• _EXERCISE_
Locate each line containing the string "that" and copy it out.

• _MATERIAL_
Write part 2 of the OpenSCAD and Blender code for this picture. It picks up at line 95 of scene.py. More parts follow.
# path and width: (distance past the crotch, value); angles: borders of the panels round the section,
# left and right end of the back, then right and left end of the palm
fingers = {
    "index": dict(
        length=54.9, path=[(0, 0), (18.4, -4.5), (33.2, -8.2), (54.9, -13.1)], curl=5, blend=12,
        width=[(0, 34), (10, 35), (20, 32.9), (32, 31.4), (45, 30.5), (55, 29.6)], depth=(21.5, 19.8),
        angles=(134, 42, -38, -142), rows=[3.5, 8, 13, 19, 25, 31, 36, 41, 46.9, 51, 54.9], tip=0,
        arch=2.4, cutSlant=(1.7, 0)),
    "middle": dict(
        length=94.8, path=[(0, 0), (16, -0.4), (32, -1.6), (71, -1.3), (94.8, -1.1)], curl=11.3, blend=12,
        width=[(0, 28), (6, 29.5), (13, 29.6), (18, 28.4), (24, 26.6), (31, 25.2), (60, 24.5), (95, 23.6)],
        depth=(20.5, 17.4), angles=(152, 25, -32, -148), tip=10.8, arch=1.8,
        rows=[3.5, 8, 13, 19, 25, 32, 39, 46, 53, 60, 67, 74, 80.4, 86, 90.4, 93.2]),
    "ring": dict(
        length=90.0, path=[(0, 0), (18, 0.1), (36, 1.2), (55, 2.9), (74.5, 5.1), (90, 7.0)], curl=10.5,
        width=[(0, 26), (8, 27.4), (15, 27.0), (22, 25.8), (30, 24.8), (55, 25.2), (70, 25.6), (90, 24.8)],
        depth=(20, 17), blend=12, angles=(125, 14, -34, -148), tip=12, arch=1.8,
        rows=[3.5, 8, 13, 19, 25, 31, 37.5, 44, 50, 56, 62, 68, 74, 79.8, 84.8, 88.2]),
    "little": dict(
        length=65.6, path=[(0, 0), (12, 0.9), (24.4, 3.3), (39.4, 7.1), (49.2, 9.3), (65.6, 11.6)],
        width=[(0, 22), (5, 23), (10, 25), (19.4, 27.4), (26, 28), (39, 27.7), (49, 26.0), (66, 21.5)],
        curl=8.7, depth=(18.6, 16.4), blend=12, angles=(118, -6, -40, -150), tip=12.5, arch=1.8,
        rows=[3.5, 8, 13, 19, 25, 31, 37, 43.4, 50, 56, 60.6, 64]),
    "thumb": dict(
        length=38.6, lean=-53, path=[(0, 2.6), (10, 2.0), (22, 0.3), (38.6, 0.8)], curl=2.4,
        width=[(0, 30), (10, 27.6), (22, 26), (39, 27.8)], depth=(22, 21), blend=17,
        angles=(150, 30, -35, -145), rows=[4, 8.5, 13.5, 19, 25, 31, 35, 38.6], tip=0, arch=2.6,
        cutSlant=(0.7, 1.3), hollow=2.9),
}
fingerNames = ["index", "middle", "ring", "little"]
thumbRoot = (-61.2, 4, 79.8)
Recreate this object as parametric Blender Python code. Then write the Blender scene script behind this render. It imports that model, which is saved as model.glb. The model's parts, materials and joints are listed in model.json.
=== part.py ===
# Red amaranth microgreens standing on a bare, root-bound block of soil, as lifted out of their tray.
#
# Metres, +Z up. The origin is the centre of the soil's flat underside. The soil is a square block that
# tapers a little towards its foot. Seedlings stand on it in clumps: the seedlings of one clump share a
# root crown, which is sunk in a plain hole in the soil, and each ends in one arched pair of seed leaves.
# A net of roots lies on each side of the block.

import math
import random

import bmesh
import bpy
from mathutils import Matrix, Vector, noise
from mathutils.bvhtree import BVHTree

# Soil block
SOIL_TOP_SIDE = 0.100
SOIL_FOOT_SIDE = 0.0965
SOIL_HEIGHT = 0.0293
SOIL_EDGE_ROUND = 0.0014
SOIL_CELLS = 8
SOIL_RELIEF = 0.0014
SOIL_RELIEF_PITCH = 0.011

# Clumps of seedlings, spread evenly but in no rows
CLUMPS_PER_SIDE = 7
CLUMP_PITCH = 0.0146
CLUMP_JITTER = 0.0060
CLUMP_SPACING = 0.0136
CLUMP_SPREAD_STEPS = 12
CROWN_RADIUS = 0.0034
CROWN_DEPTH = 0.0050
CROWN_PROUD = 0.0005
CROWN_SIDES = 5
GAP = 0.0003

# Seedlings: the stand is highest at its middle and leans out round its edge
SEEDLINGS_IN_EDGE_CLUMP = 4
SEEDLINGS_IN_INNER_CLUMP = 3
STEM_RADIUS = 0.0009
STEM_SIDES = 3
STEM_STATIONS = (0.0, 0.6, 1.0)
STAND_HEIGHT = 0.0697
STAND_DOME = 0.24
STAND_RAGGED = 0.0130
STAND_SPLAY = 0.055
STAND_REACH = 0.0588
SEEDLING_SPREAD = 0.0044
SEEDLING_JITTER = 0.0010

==

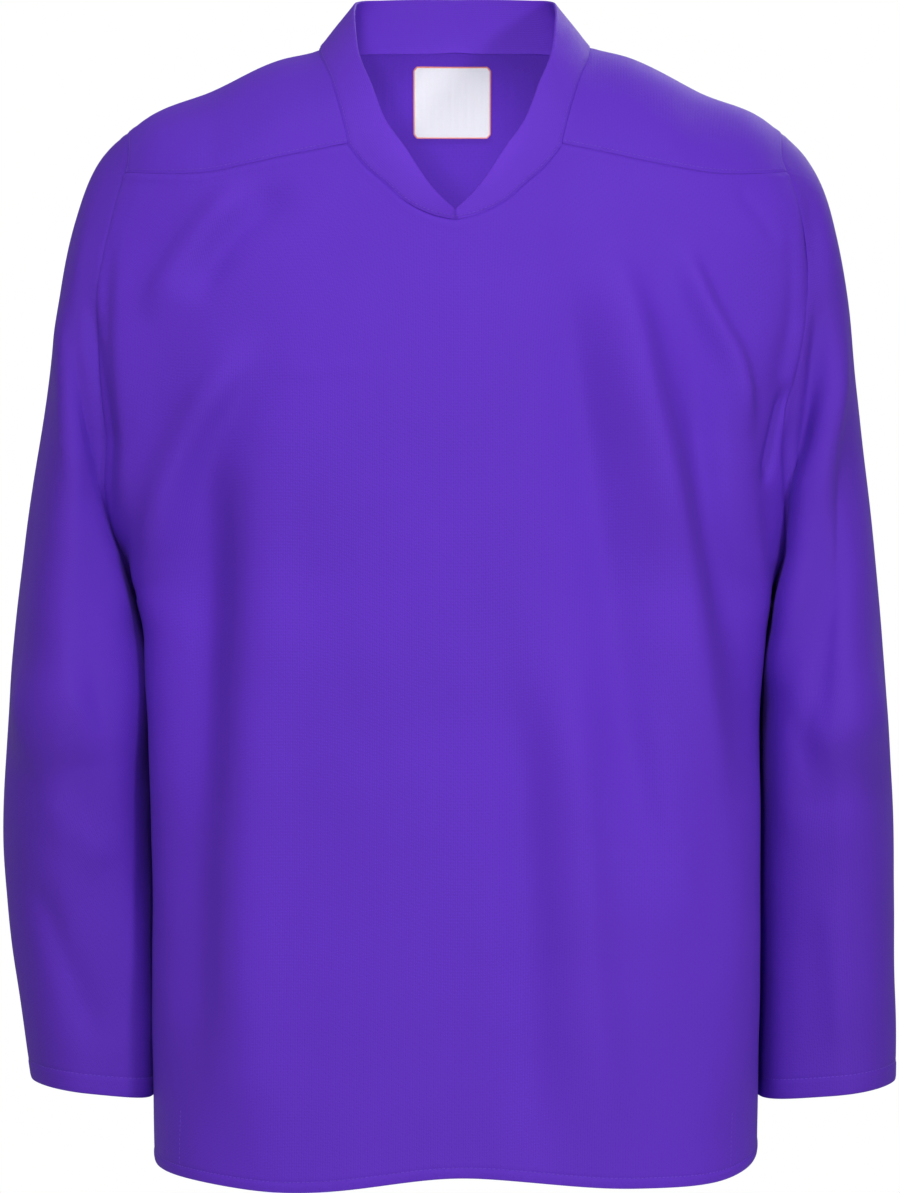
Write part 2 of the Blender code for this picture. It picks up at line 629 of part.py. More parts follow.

• _FULL SOLUTION_
Recreate this object as parametric Blender Python code. Then write the Blender scene script behind this render. It imports that model, which is saved as model.glb. The model's parts, materials and joints are listed in model.json.
# Metres, +Z up. The origin is the centre of the soil's flat underside. The soil is a square block that